An anti-terrorism court in Pakistan sentenced 10 men to life in prison on Thursday for the 2012 attack on teenage education activist Malala Yousafzai, the BBC reported.
Yousafzai was just 15 years old when she was shot in the head while riding her school bus in Pakistan's northwestern Swat valley because she angered the Taliban by publicly campaigning for girls' education. The attack, which drew international attention, also wounded two of her school friends.
Authorities said the defendants were all members of the Pakistani Taliban, ITV News reported.
Ataullah Khan, the militant police described as the chief suspect in the shooting, was not among the 10 men convicted on Thursday.

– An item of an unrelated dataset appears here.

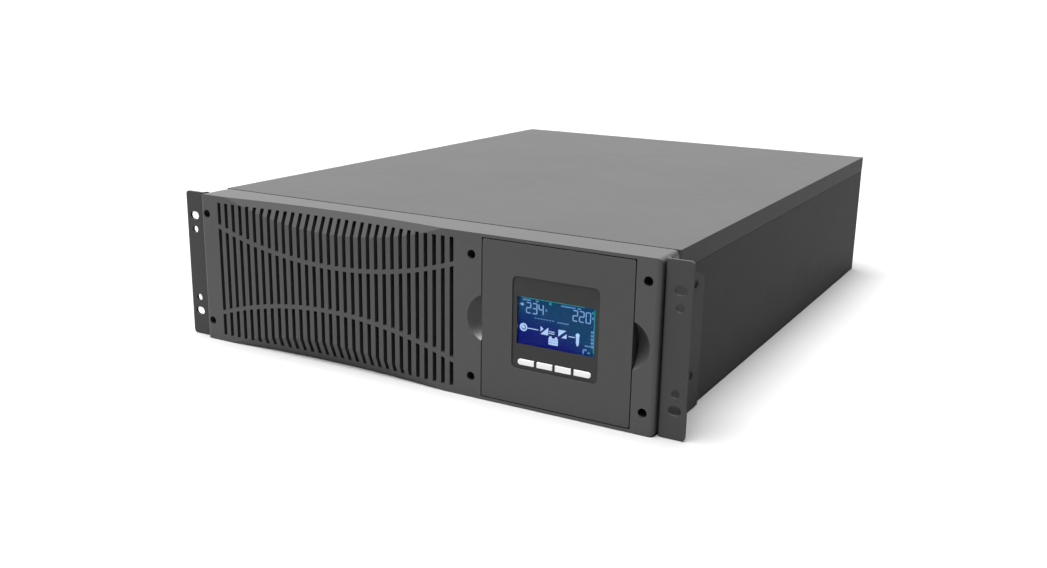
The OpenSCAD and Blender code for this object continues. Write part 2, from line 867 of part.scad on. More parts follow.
// Square frame with four struts that carry the bearing tube
module fan_housing(x) {
    front = case_d - sheet_t - fan_depth;
    back = case_d - sheet_t - 0.1;
    screw_offset = fan_screw_pitch / 2;
    color(black) {
        difference() {
            along_depth([front, back]) translate([x, fan_z]) round_rect(fan_size, fan_size, 4);
            rod(x, fan_z, fan_hole_d / 2, [front - 1, back + 1]);
            for (sx = [-1, 1], sz = [-1, 1])
                rod(x + sx * screw_offset, fan_z + sz * screw_offset, 2.1, [front - 1, back + 1]);
        }
        difference() {
            union() {
                rod(x, fan_z, 13, [front, front + 4]);
                rod(x, fan_z, 4, [front, front + 14]);
                for (turn = [45, 135, 225, 315])
                    translate([x, face_y + front, fan_z]) rotate([0, turn, 0])
                        translate([10, 0, -2]) cube([fan_hole_d / 2 - 9, 3, 4]);
            }
            rod(x, fan_z, fan_bore_r, [front - 1, front + 15]);
        }
    }
}

module fan_housing_left() {
    fan_housing(fan_xs[0]);
}

module fan_housing_right() {
    fan_housing(fan_xs[1]);
}

// Hub with a shaft and twisted blades
module fan_rotor(x) {
    front = case_d - sheet_t - fan_depth + 6;
    back = case_d - sheet_t - 3;
    color(black) {
        difference() {
            rod(x, fan_z, hub_r, [front, back]);
            rod(x, fan_z, hub_r - 2, [front - 1, back - 2]);
        }
        rod(x, fan_z, fan_shaft_r, [front - 4, back - 1]);
        intersection() {
            difference() {
                rod(x, fan_z, blade_r, [front, back]);
                rod(x, fan_z, hub_r - 1, [front - 1, back + 1]);
            }
            for (i = [0 : blade_count - 1])
                translate([x, face_y + (front + back) / 2, fan_z]) rotate([0, i * 360 / blade_count, 0])
                    rotate([38, 0, 0]) translate([hub_r - 2, -14, -0.8]) cube([blade_r, 28, 1.6]);
        }
    }
}

module fan_rotor_left() {
    fan_rotor(fan_xs[0]);
}

module fan_rotor_right() {
    fan_rotor(fan_xs[1]);
}

// Wire rings on two crossed wires, with an eye for each screw
module fan_guards() {
    wire_r = 0.9;
    ring_d = case_d + 2.5;
    spoke_d = ring_d - 1.5;
    spoke_reach = fan_screw_pitch * 0.66;
    screw_offset = fan_screw_pitch / 2;
    color(steel) for (x = fan_xs) {
        for (r = [9 : 7 : 37])
            translate([x, face_y + ring_d, fan_z]) rotate([90, 0, 0])
                rotate_extrude() translate([r, 0]) circle(wire_r);
        for (turn = [45, 135])
            translate([x, face_y + spoke_d, fan_z]) rotate([0, turn, 0]) translate([-spoke_reach, 0, 0])
                rotate([0, 90, 0]) cylinder(r = wire_r, h = 2 * spoke_reach);
        for (sx = [-1, 1], sz = [-1, 1])
            translate([x + sx * screw_offset, face_y + spoke_d, fan_z + sz * screw_offset])
                rotate([90, 0, 0]) rotate_extrude() translate([3.2, 0]) circle(wire_r);
    }
}

module fan_screws() {
    screw_offset = fan_screw_pitch / 2;
    color(zinc) for (x = fan_xs, sx = [-1, 1], sz = [-1, 1])
        screw(x + sx * screw_offset, fan_z + sz * screw_offset, case_d + 4.2, -1, 3.9, 2, 1.95, 20);
}

// ---------- rear fittings ----------

// Plate over the communication-card slot, held by two thumbscrews
module slot_cover() {
    color(charcoal) difference() {
        block([slot_x - 39, slot_x + 39], [case_d, case_d + sheet_t], [ports_z - 12, ports_z + 12]);
        for (side = [-1, 1]) rod(slot_x + side * 33, ports_z, 1.8, [case_d - 1, case_d + 2]);
    }
}

module slot_screws() {
    color(zinc) for (side = [-1, 1]) difference() {
        union() {
            rod(slot_x + side * 33, ports_z, 4, [case_d + sheet_t, case_d + sheet_t + 6]);
            rod(slot_x + side * 33, ports_z, 1.55, [case_d - 6, case_d + sheet_t + 1]);
        }
        for (i = [0 : 11]) translate([slot_x + side * 33, 0, ports_z]) rotate([0, i * 30, 0])
            translate([3.9, face_y + case_d + sheet_t + 0.8, -0.3]) cube([1, 6, 0.6]);
    }
}

// Nine-pin socket with a nut on each side
module serial_port() {
    pin_d = [case_d - 0.5, case_d + 5];
    pin_pitch = 2.77;
    color(steel) difference() {
        union() {
            block([serial_x - 15.4, serial_x + 15.4], [case_d, case_d + 0.8],
                [ports_z - 6.2, ports_z + 6.2]);
            block([serial_x - 9, serial_x + 9], [case_d - 8, case_d + 6], [ports_z - 5, ports_z + 5]);
            for (side = [-1, 1]) rod(serial_x + side * 12.5, ports_z, 2.6, [case_d, case_d + 5]);
        }
        block([serial_x - 8.2, serial_x + 8.2], [case_d, case_d + 7], [ports_z - 4.2, ports_z + 4.2]);
        for (side = [-1, 1]) rod(serial_x + side * 12.5, ports_z, 1.4, [case_d + 1, case_d + 6]);
    }
    color(brass) {
        for (i = [0 : 4]) rod(serial_x + (i - 2) * pin_pitch, ports_z + 1.42, 0.5, pin_d);
        for (i = [0 : 3]) rod(serial_x + (i - 1.5) * pin_pitch, ports_z - 1.42, 0.5, pin_d);
    }
}

// Square data port with a tongue
module usb_port() {
    color(steel) difference() {
        block([usb_x - 6, usb_x + 6], [case_d - 16, case_d + 1], [ports_z - 5.5, ports_z + 5.5]);
        block([usb_x - 4.3, usb_x + 4.3], [case_d - 9, case_d + 2], [ports_z - 4, ports_z + 4]);
    }
    color(white) block([usb_x - 2.8, usb_x + 2.8], [case_d - 9.5, case_d - 0.2],
        [ports_z - 1.6, ports_z + 1.6]);
}

// Two-pole plug-in terminal
module emergency_off_connector() {
    color([0.1, 0.45, 0.2]) difference() {
        block([stop_x - 5.8, stop_x + 5.8], [case_d - 10, case_d + 6], [ports_z - 4.8, ports_z + 4.8]);
        for (side = [-1, 1]) {
            rod(stop_x + side * 2.6, ports_z - 1.6, 1.3, [case_d, case_d + 7]);
            translate([stop_x + side * 2.6, face_y + case_d + 3, ports_z]) cylinder(r = 1.3, h = 6);
        }
    }
}

// Two-pole socket for an external battery
module battery_socket() {
    color([0.5, 0.08, 0.07]) difference() {
        block([battery_socket_x - 19.6, battery_socket_x + 19.6], [case_d - 24, case_d + 8],
            [ports_z - 9, ports_z + 9]);
        for (side = [-1, 1])
            block([battery_socket_x + side * 9.2 - 6.5, battery_socket_x + side * 9.2 + 6.5],
                [case_d - 8, case_d + 9], [ports_z - 5.5, ports_z + 5.5]);
    }
    color(zinc) for (side = [-1, 1])
        block([battery_socket_x + side * 9.2 - 5, battery_socket_x + side * 9.2 + 5],
            [case_d - 8.5, case_d + 4], [ports_z - 5.2, ports_z - 3.6]);
}

// Four three-pin outlets
module output_sockets() {
    color(black) for (x = outlet_xs, z = outlet_zs) difference() {
        union() {
            along_depth([case_d, case_d + 2]) translate([x, z]) round_rect(outlet_w, outlet_h, 2.5);
            block([x - outlet_w / 2 + 2.7, x + outlet_w / 2 - 2.7], [case_d - 18, case_d + 1],
                [z - outlet_h / 2 + 2.2, z + outlet_h / 2 - 2.2]);
        }
        difference() {
            along_depth([case_d - 15, case_d + 3]) translate([x, z]) round_rect(25.5, 17.5, 3);
            along_depth([case_d - 16, case_d + 4]) translate([x, z]) round_rect(20.5, 12.5, 2);
        }
        for (side = [-1, 1])
            block([x + side * 7 - 1.1, x + side * 7 + 1.1], [case_d - 14, case_d + 3], [z - 4.2, z + 0.8]);
        block([x - 1.1, x + 1.1], [case_d - 14, case_d + 3], [z, z + 5]);
    }
}

// Six clamps side by side, each with a screw head
module terminal_block() {
    pole_pitch = 10.6;
    color(black) difference() {
        block([terminal_x - 33, terminal_x + 33], [case_d - 22, case_d + 4],
            [terminal_z - 15, terminal_z + 15]);
        for (i = [0 : 5]) {
            x = terminal_x + (i - 2.5) * pole_pitch;
            block([x - 4, x + 4], [case_d - 4, case_d + 5], [terminal_z - 11, terminal_z + 11]);
        }
    }
    color(zinc) for (i = [0 : 5])
        rod(terminal_x + (i - 2.5) * pole_pitch, terminal_z, 3, [case_d - 4.2, case_d + 0.5]);
}

// Screwed sheet box over the terminals, with a hole for each cable gland
module terminal_cover() {
    w = terminal_w / 2;
    h = terminal_h / 2;
    box_w = w - 8;
    color(charcoal) difference() {
        union() {
            difference() {
                block([terminal_x - box_w, terminal_x + box_w], [case_d, case_d + terminal_d],
                    [terminal_z - h, terminal_z + h]);
                block([terminal_x - box_w + sheet_t, terminal_x + box_w - sheet_t],
                    [case_d - 1, case_d + terminal_d - sheet_t],
                    [terminal_z - h + sheet_t, terminal_z + h - sheet_t]);
            }
            for (side = [-1, 1])
                block([terminal_x + side * (w - 4.5) - 4.5, terminal_x + side * (w - 4.5) + 4.5],
                    [case_d, case_d + sheet_t], [terminal_z - h, terminal_z + h]);
        }
        for (sx = [-1, 1], sz = [-1, 1])
            rod(terminal_x + sx * (w - 4), terminal_z + sz * (h - 4), 1.8, [case_d - 1, case_d + 2]);
        for (side = [-1, 1])
            rod(terminal_x + side * gland_offset, gland_z, gland_r - 1.5,
                [case_d + 5, case_d + terminal_d + 1]);
    }
}

module terminal_screws() {
    color(zinc) for (sx = [-1, 1], sz = [-1, 1])
        screw(terminal_x + sx * (terminal_w / 2 - 4), terminal_z + sz * (terminal_h / 2 - 4),
            case_d + sheet_t + 1.8, -1, 3, 1.8, 1.55, 8);
}

// Round bushings in the terminal cover
module cable_glands() {
    cover_d = case_d + terminal_d;
    color(black) for (side = [-1, 1]) difference() {
        x = terminal_x + side * gland_offset;
        union() {
            rod(x, gland_z, gland_r, [cover_d, case_d + rear_reach]);
            rod(x, gland_z, gland_r - 1.6, [cover_d - 5, cover_d + 0.5]);
        }
        rod(x, gland_z, gland_bore_r, [cover_d - 7, case_d + rear_reach + 1]);
    }
}

// Two-pole breaker with a recess round its lever
module breaker_body() {
    half = breaker_w / 2 - 0.4;
    tall = breaker_h / 2 - 0.4;
    recess = 10.5;
    pin_half = lever_pin / 2 + 0.5;
    color([0.12, 0.12, 0.12]) difference() {
        union() {
            block([breaker_x - half, breaker_x + half], [case_d - 50, case_d + 3],
                [breaker_z - tall, breaker_z + tall]);
            block([breaker_x - half, breaker_x + half], [case_d + 2, case_d + 6],
                [breaker_z - 14, breaker_z + 14]);
        }
        block([breaker_x - recess, breaker_x + recess], [case_d - 10, case_d + 7],
            [breaker_z - recess, breaker_z + recess]);
        cross_rod([breaker_x - pin_half, breaker_x + pin_half], lever_d, breaker_z, lever_bore_r);
    }
}

// The lever turns on a pin across the body, in the middle of its recess
module breaker_lever() {
    color(black) {
        cross_rod([breaker_x - 10, breaker_x + 10], lever_d, breaker_z, 6);
        cross_rod([breaker_x - lever_pin / 2, breaker_x + lever_pin / 2], lever_d, breaker_z, lever_pin_r);
        translate([breaker_x - 8, face_y + lever_d, breaker_z]) rotate([25, 0, 0])
            translate([0, 0, -2]) cube([16, 15, 4]);
    }
}

// Earth stud with two nuts
module ground_stud() {
    color(brass) {
        rod(stud_x, stud_z, 2.5, [case_d - 8, case_d + 14]);
        for (nut_d = [0, 5])
            translate([stud_x, face_y + case_d + nut_d, stud_z]) rotate([-90, 0, 0])
                cylinder(r = 4.6, h = 3.8, $fn = 6);
    }
}

base_tray();
top_cover();
rear_panel();
front_frame();
front_bezel();
dust_filter();
bezel_screws();
rack_ear_left();
rack_ear_right();
ear_screws();
cover_screws();
panel_pocket();
display_panel();
display_back_cover();
panel_latches();
display_surround();
display_lens();
lcd_module();
display_board();
panel_screws();
key_switches();
key_escape();
key_up();
key_down();
key_enter();
battery_tray();
battery_blocks();
battery_terminals();
battery_links();
battery_retainer();
power_board();
heat_sinks();
toroid_chokes();
dc_capacitors();
transformer();
relays();
mains_filter();
control_board();
board_standoffs();
fan_housing_left();
fan_housing_right();
fan_rotor_left();
fan_rotor_right();
fan_guards();
fan_screws();
slot_cover();
slot_screws();
serial_port();
usb_port();
emergency_off_connector();
battery_socket();
output_sockets();
terminal_block();
terminal_cover();
terminal_screws();
cable_glands();
breaker_body();
breaker_lever();
ground_stud();
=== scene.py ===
import json
import math

import bmesh
import bpy
from mathutils import Matrix, Vector


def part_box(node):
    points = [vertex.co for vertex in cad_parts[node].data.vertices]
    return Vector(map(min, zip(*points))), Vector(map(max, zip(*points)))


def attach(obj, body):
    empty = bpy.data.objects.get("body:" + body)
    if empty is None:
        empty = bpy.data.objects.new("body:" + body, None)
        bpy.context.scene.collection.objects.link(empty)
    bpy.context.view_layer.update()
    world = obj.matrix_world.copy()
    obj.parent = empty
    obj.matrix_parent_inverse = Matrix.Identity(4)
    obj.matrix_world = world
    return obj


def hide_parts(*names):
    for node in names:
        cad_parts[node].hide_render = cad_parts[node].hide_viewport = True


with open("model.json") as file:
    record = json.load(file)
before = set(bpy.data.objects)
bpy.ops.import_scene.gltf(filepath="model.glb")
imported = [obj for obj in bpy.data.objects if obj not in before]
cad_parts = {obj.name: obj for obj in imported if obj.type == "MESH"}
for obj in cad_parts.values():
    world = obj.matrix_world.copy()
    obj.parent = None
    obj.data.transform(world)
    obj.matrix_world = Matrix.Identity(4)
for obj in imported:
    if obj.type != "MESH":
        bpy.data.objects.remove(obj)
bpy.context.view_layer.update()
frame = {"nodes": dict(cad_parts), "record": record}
MM = 0.001

# ---------------------------------------------------------------- camera

# Angles in degrees, distances in millimetres
CAMERA_AZIMUTH = 29.4
CAMERA_ELEVATION = 14.98
CAMERA_ROLL = 1.05
CAMERA_PLACE = (489.7, -982.7, 305.7)
FOCAL_MM = 36.96
SENSOR_MM = 36.0
# In metres from the camera
NEAREST_SEEN = 0.01
FARTHEST_SEEN = 100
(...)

After the attack, Yousafzai was airlifted to the United Kingdom for treatment. Now 17, she is the co-founder of the Malala Fund, an organization that aims to "empower girls through education," and the author of the bestselling memoir, "I Am Malala." Yousafzai has also traveled all over the the world to make speeches and media appearances that promote human rights and encourage universal access to education.
In 2014, she was awarded the Nobel Peace Prize for her efforts.
"Despite her youth, Malala Yousafzay has already fought for several years for the right of girls to education, and has shown by example that children and young people, too, can contribute to improving their own situations. This she has done under the most dangerous circumstances," the Norwegian Nobel Committee said on its website. "Through her heroic struggle she has become a leading spokesperson for girls' rights to education."
Yousafzai is still unable to return to Pakistan, Reuters reported, because of Taliban death threats against her and her family. She now lives in the United Kingdom.